7. Crackerjack (2002)

“G’day, G’day”. Released in 2002 around the time when it was popular for 20-something Australians to mix a Sunday sesh (of drinking) with lawn bowls (well, as he says in this clip, the drinks are cheaper there), Crackerjack centres on Jack who joins a bowls club to get free parking and then has to compete in a bowls tournament in order to keep is membership. This film stars comedians Mick Molloy and Judith Lucy as well as actors Saumel Johnson, Bill Hunter, Frank Wilson and more.


6. Kenny (2006)

Australians love celebrating the unsung hero and this mokumentary is a perfect example of that as it follows small business owner Kenny who travels the country going from music festival to sports event to, well, any kind of event that requires his service: renting out and maintaining portable toilets. Maintaining that dry ironic humour, the film premiered at a small country town no-one has heard of called Poowong. It grossed $7.8mil at the Aussie box office.


5. Young Einstein (1988)

Actor Yahoo Serious plays the lead role of Albert Einstein in this somewhat odd Australian take on the life of the genius theoretical physicist, who in this film lives on an apple farm in Tasmania (that island off the bottom of Australia), ground-breakingly splits the atom with a chisel, invents rock and roll, falls in love with a French gal named Marie Curie, and tries to save the world from a nuclear reactor. It sounds weird and far-fetching, and guess what? It is! But funny, nevertheless.


4. Muriel’s Wedding (1994)

Before she was the mother with an identity disorder in the United States of Tara, or the mum in the feel-good film Little Miss Sunshine, or the mum in the ‘no-one saw that coming’ Sixth Sense (gee, I’m seeing a theme here), Toni Collette was the painfully awkward outcast Muriel in the 1994 Australian-French co-production Muriel’s Wedding. Collette apparently packed on 18kgs in just seven weeks for this role (which doesn’t even sound possible!), where the ABBA-obsessed young girl Muriel yearns for a man to marry her at a glamorous wedding (so everyone can see she’s not the frumpy and unfashionable gal they know her to be) and rescue her from her unhappy life. Sounds a bit depressing, but it’s actually a feel-good film full of the LOLs – ah bless the Aussie humour and their love for the underdog.

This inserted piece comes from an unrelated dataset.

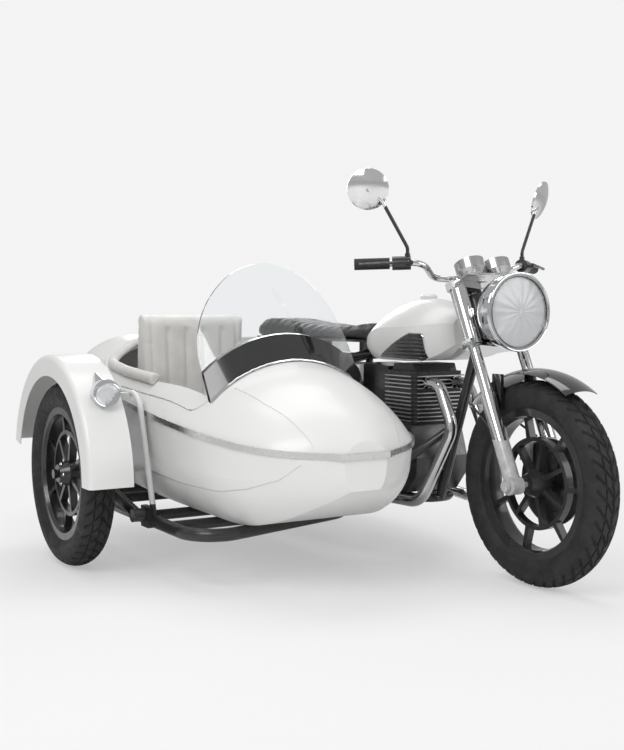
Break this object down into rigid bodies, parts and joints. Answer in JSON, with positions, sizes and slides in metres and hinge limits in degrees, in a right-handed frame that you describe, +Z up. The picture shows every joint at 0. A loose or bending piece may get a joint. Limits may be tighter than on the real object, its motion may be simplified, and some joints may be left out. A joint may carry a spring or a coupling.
{
  "type": "sidecar motorcycle",
  "caption": "Parallel-twin motorcycle with an open boat-shaped sidecar on its right, with turning wheels and steering.",
  "frame": {"origin": "on the ground, at the centre of the outfit's bounding box", "axes": "+X forward, +Y to the left, +Z up"},
  "size_m": [2.375, 1.6952, 1.3471],
  "materials": {
    "tyre": "matt black tread",
    "cast_black": "satin black cast web",
    "white_paint": "gloss",
    "black_paint": "satin",
    "chrome": "polished",
    "alloy": "cast, brushed",
    "rubber": "matt",
    "leather_light": "stitched",
    "leather_dark": "stitched",
    "lamp_glass": "clear",
    "screen_glass": "clear",
    "gloss_black": "polished",
    "red_lens": "clear red",
    "plate_white": "blank"
  },
  "bodies": {
    "outfit": {"airbox": "black_paint", "belt_moulding": "chrome", "cockpit_roll": "leather_light", "crankcase": "alloy", "cylinder_block": "alloy", "cylinder_head": "alloy", "engine_covers": "alloy", "exhaust_left": "chrome", "exhaust_right": "chrome", "fuel_tank": "white_paint", "main_frame": "black_paint", "mudguard_lamp": "chrome", "number_plate": "plate_white", "rear_mudguard": "chrome", "rider_seat": "leather_dark", "screen_trim": "gloss_black", "seat_base": "black_paint", "shock_absorbers": "chrome", "side_covers": "white_paint", "sidecar_chassis": "black_paint", "sidecar_deck": "white_paint", "sidecar_mudguard": "white_paint", "sidecar_seat_back": "leather_light", "sidecar_seat_cushion": "leather_light", "sidecar_struts": "black_paint", "sidecar_suspension": "black_paint", "sidecar_tub": "white_paint", "swingarm": "black_paint", "tail_lamp": "red_lens", "windscreen": "screen_glass"},
    "fork_assembly": {"fork": "alloy", "handlebar": "chrome", "grips": "rubber", "hand_controls": "black_paint", "mirrors": "black_paint", "headlamp": "chrome", "headlamp_lens": "lamp_glass", "instruments": "black_paint", "front_mudguard": "chrome"},
    "front_wheel_assembly": {"front_tyre": "tyre", "front_wheel": "cast_black"},
    "rear_wheel_assembly": {"rear_tyre": "tyre", "rear_wheel": "cast_black"},
    "sidecar_wheel_assembly": {"sidecar_tyre": "tyre", "sidecar_wheel": "cast_black"}
  },
  "joints": [
    {"name": "steering", "type": "hinge", "parent": "outfit", "child": "fork_assembly", "pos_m": [0.59732, 0.41243, 0.775], "axis": [-0.4226, 0, 0.9063], "range_deg": [-35, 35]},
    {"name": "front_wheel_spin", "type": "hinge", "parent": "fork_assembly", "child": "front_wheel_assembly", "pos_m": [0.86, 0.41243, 0.33], "axis": [0, 1, 0], "continuous": true},
    {"name": "rear_wheel_spin", "type": "hinge", "parent": "outfit", "child": "rear_wheel_assembly", "pos_m": [-0.63, 0.41243, 0.32], "axis": [0, 1, 0], "continuous": true},
    {"name": "sidecar_wheel_spin", "type": "hinge", "parent": "outfit", "child": "sidecar_wheel_assembly", "pos_m": [-0.197, -0.76757, 0.32], "axis": [0, 1, 0], "continuous": true}
  ]
}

2. Priscilla Queen Of the Desert (1994)

Apparently David Bowie, John Cleese, Rupert Everett, Jason Donovan, Colin Firth and Tim Curry were among the many actors considered or approached to be in this cult classic of three drag queens who journey across the Australian desert, before Terence Stamp, Hugo Weaving, Guy Pearce and Bill Hunter were settled on. This film not only picked up an Academy Award for Best Costume Design and was screened at the prestigious Cannes Film Festival (and later was turned into a hit stage musical), it was also regarded as significant for bringing Australian cinema to world attention and for its positive portrayal of homosexual and transgendered main characters.


2. Crocodile Dundee (1986)

Thanks to Paul Hogan, the original Crocodile Hunter, whenever and wherever Aussies travel they’ll always be associated with the quotes ‘That’s not a knife, this is a knife’ and ‘Throw another shrimp on the barbie’ (which is from a tourism campaign he did) such is the success and popularity of this now famous face (thanks, mate!). This 1986 comedy sees American journalist Sue (Linda Kozlowski) fly to “Outback” Australia to find this infamous crocodile hunter, whom she later invites to return to NYC with her. Based loosely on Rodney Ansell, this film became a worldwide phenomenon and the second highest-grossing film worldwide of that year, although much of the Australian slang was taken out of the American version and replaced with more widely understood phrases. What Flamin’ gallahs!


1. The Castle (1997)

Coming in at number one is the now classic comedy The Castle, starring Eric Bana, Stephen Curry, Michael Caton, Charles ‘Bud’ Tingwell and many more. Told from the point of view of youngest son Dale Kerrigan, this film is about a loveable and house-proud working-class family whose charmingly modest home (not just a house) is being taken away from them by big city developers and the government who want to extend the nearby airport. With such memorable one-liners as ‘Tell ‘im he’s dreamin’. ‘How’s the serenity’, ‘Dad, I dug a hole’ and so many more, this off-beat comedy is not just full of warm-hearted laughs but also explores serious and relevant Australian issues such as Land Rights. This film was shot mostly around Melbourne in just 11 days on a shoe-string budget of $19,000 AUD and went on to gross over $10 mil at the Australian box office, and of course launch the career of much-loved Aussie actor Curry as well as the internationally-known Bana (Hanna, Chopper, Hulk, Troy…).